**DATASET RECORDS:**
===============
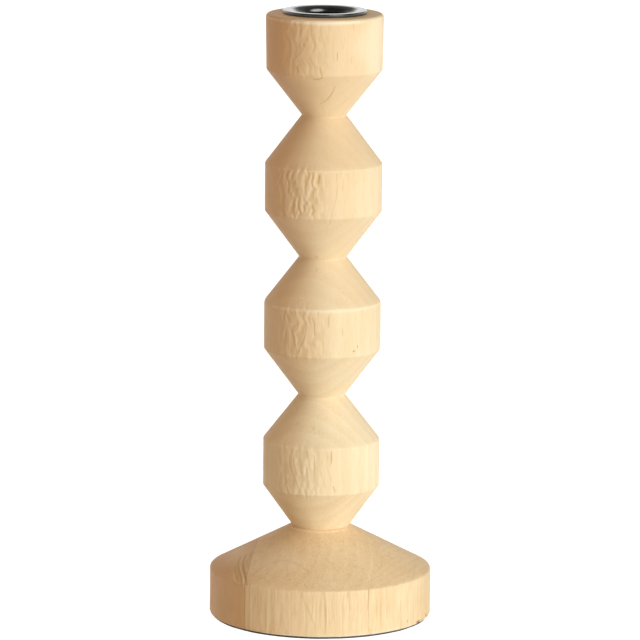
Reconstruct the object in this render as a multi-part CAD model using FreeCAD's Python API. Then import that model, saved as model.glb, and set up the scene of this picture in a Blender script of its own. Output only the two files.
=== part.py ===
===============
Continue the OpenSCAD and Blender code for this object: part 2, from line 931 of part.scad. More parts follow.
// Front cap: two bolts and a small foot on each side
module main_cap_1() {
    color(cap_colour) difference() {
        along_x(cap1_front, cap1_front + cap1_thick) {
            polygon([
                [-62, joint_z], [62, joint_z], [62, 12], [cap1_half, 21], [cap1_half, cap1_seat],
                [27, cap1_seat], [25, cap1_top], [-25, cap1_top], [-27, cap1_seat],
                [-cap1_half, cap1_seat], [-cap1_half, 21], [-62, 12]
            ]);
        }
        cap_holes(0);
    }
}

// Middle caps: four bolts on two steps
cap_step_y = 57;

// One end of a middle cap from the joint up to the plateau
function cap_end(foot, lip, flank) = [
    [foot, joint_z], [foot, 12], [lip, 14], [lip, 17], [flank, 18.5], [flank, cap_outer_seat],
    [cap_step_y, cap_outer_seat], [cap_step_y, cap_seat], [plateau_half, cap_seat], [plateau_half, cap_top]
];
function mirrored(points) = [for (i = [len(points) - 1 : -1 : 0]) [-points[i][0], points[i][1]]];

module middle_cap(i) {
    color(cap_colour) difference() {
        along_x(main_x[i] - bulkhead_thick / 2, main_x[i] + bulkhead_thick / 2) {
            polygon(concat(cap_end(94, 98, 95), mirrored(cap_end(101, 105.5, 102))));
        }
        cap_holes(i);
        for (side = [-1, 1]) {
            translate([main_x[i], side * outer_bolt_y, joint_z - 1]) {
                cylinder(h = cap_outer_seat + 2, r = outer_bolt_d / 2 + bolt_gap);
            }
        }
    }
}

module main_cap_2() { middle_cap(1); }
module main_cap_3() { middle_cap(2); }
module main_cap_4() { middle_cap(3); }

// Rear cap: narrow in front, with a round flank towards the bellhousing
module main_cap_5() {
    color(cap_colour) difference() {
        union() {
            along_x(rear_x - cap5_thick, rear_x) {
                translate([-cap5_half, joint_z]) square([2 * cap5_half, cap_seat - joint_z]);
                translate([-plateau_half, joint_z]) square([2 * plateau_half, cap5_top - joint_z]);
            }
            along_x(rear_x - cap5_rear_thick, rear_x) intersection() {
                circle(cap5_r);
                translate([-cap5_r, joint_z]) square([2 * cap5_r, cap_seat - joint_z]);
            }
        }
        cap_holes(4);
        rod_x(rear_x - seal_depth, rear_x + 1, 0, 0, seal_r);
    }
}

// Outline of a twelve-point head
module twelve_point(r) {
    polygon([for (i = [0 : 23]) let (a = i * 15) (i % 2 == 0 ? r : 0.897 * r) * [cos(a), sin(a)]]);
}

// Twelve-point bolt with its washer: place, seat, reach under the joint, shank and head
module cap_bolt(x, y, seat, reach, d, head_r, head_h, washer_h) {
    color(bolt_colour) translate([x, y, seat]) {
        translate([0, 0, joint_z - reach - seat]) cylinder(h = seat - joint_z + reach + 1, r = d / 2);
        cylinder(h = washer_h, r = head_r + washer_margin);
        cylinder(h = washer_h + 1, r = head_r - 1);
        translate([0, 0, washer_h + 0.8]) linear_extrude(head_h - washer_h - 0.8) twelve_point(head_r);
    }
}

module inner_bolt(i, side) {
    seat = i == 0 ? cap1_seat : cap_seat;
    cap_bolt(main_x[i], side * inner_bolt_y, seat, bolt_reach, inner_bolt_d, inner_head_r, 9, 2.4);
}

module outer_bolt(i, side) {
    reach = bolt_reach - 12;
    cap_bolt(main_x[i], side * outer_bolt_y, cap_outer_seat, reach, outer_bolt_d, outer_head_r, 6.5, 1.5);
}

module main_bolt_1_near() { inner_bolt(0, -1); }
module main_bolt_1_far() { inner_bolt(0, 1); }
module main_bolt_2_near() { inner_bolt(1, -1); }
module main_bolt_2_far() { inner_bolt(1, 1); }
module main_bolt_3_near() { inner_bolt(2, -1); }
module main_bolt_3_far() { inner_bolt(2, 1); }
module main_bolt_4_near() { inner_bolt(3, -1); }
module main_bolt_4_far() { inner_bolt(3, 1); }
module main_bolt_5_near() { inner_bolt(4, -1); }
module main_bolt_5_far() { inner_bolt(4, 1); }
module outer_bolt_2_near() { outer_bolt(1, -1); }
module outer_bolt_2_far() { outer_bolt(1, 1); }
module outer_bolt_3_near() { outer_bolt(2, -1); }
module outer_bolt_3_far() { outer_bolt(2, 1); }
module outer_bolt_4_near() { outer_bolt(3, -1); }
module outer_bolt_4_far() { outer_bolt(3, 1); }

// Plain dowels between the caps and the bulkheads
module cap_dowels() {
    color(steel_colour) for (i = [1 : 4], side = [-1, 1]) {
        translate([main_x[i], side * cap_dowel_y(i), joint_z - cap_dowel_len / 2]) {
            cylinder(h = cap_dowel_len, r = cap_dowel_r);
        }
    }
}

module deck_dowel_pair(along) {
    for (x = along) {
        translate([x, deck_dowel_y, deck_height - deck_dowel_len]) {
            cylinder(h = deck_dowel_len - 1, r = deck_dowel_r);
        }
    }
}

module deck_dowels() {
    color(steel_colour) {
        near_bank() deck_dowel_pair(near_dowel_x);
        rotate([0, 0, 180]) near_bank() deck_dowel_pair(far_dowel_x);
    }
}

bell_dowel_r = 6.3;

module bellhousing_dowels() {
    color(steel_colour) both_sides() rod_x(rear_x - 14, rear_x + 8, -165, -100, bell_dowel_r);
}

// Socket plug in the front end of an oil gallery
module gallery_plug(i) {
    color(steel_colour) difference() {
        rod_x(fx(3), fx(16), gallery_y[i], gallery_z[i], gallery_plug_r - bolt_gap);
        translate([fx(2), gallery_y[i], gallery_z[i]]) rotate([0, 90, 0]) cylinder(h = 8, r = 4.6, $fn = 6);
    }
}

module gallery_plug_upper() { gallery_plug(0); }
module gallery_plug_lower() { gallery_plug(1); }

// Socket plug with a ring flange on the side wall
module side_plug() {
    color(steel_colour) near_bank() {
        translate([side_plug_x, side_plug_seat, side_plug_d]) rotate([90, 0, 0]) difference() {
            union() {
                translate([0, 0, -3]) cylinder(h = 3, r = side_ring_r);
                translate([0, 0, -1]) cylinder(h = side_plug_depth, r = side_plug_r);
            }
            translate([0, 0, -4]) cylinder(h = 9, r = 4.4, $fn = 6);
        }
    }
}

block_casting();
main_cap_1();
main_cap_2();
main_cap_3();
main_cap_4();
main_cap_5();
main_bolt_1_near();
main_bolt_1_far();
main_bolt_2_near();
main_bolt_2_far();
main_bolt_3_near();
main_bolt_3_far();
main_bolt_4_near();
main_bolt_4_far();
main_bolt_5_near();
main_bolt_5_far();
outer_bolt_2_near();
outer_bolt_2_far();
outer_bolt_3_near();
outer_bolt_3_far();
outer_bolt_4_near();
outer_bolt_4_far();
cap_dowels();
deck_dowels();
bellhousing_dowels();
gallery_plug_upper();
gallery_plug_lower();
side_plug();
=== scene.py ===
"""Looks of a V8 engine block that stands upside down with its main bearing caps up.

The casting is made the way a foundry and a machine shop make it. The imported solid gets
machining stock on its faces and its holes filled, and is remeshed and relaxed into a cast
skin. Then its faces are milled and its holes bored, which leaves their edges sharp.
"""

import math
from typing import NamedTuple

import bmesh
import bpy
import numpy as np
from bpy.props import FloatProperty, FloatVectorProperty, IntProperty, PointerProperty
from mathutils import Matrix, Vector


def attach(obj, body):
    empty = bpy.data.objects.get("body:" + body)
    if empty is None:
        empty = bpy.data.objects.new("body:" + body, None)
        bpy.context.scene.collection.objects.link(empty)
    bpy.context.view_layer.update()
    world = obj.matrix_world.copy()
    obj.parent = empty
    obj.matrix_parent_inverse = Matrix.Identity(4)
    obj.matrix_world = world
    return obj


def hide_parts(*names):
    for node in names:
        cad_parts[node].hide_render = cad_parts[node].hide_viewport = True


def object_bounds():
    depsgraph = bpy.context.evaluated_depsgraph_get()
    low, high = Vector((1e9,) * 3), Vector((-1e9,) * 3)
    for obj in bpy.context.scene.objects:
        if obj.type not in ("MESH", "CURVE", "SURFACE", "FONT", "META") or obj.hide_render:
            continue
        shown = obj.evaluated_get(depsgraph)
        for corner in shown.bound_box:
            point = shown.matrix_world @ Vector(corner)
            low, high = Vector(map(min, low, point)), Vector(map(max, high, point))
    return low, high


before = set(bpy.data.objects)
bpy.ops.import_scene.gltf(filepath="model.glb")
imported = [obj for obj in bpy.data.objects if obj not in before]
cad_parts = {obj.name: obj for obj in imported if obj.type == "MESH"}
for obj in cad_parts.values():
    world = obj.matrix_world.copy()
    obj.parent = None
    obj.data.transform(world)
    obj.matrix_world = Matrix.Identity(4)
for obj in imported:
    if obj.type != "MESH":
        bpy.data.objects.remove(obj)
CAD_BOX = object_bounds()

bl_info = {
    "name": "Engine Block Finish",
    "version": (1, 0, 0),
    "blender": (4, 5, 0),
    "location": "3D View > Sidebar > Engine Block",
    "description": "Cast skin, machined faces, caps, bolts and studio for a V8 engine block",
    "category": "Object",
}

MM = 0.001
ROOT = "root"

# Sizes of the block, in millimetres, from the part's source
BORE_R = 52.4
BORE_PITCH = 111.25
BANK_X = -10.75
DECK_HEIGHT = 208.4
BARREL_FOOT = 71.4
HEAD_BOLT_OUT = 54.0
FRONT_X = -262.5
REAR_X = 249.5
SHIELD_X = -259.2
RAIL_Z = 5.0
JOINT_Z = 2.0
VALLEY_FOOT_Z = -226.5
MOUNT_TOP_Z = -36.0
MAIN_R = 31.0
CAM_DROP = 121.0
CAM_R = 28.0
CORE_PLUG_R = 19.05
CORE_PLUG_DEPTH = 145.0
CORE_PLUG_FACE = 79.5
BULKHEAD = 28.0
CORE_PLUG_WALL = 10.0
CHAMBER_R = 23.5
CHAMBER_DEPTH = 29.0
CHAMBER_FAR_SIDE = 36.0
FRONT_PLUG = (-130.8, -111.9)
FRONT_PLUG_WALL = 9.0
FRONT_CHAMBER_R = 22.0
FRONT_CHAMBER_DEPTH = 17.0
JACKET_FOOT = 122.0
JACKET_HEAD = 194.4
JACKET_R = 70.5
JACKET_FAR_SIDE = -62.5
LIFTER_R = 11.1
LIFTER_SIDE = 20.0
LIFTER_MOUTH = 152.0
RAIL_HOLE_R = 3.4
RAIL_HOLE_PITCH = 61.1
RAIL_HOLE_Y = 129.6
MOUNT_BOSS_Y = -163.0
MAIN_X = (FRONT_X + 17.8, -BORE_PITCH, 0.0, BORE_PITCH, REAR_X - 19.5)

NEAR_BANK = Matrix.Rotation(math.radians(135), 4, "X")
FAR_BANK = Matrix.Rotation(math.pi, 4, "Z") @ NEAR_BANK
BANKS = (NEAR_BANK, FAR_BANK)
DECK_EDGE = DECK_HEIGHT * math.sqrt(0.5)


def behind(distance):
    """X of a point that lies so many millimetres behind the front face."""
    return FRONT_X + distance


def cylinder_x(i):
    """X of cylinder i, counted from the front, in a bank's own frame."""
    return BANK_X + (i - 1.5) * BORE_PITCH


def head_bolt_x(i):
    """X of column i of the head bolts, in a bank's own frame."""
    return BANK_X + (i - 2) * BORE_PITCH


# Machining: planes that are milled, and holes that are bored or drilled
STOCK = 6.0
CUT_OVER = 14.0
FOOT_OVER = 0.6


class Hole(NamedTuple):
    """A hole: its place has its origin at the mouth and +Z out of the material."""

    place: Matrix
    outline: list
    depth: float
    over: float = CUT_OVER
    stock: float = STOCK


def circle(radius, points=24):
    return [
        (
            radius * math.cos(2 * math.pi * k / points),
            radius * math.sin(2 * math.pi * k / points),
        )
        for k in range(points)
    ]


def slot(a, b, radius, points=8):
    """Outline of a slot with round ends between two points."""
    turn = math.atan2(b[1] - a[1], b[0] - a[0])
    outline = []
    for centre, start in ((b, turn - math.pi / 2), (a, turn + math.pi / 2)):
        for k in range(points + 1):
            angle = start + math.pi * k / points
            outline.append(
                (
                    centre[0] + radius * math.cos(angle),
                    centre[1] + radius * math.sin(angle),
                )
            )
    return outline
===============
**GIVEN EXERCISE:** Take exactly the lines from the one containing "block_casting();" through the one containing "if empty is" in the data above, and output them with nothing added.

**SOLUTION FOR THIS PROBLEM:**
block_casting();
main_cap_1();
main_cap_2();
main_cap_3();
main_cap_4();
main_cap_5();
main_bolt_1_near();
main_bolt_1_far();
main_bolt_2_near();
main_bolt_2_far();
main_bolt_3_near();
main_bolt_3_far();
main_bolt_4_near();
main_bolt_4_far();
main_bolt_5_near();
main_bolt_5_far();
outer_bolt_2_near();
outer_bolt_2_far();
outer_bolt_3_near();
outer_bolt_3_far();
outer_bolt_4_near();
outer_bolt_4_far();
cap_dowels();
deck_dowels();
bellhousing_dowels();
gallery_plug_upper();
gallery_plug_lower();
side_plug();
=== scene.py ===
"""Looks of a V8 engine block that stands upside down with its main bearing caps up.

The casting is made the way a foundry and a machine shop make it. The imported solid gets
machining stock on its faces and its holes filled, and is remeshed and relaxed into a cast
skin. Then its faces are milled and its holes bored, which leaves their edges sharp.
"""

import math
from typing import NamedTuple

import bmesh
import bpy
import numpy as np
from bpy.props import FloatProperty, FloatVectorProperty, IntProperty, PointerProperty
from mathutils import Matrix, Vector


def attach(obj, body):
    empty = bpy.data.objects.get("body:" + body)
    if empty is None:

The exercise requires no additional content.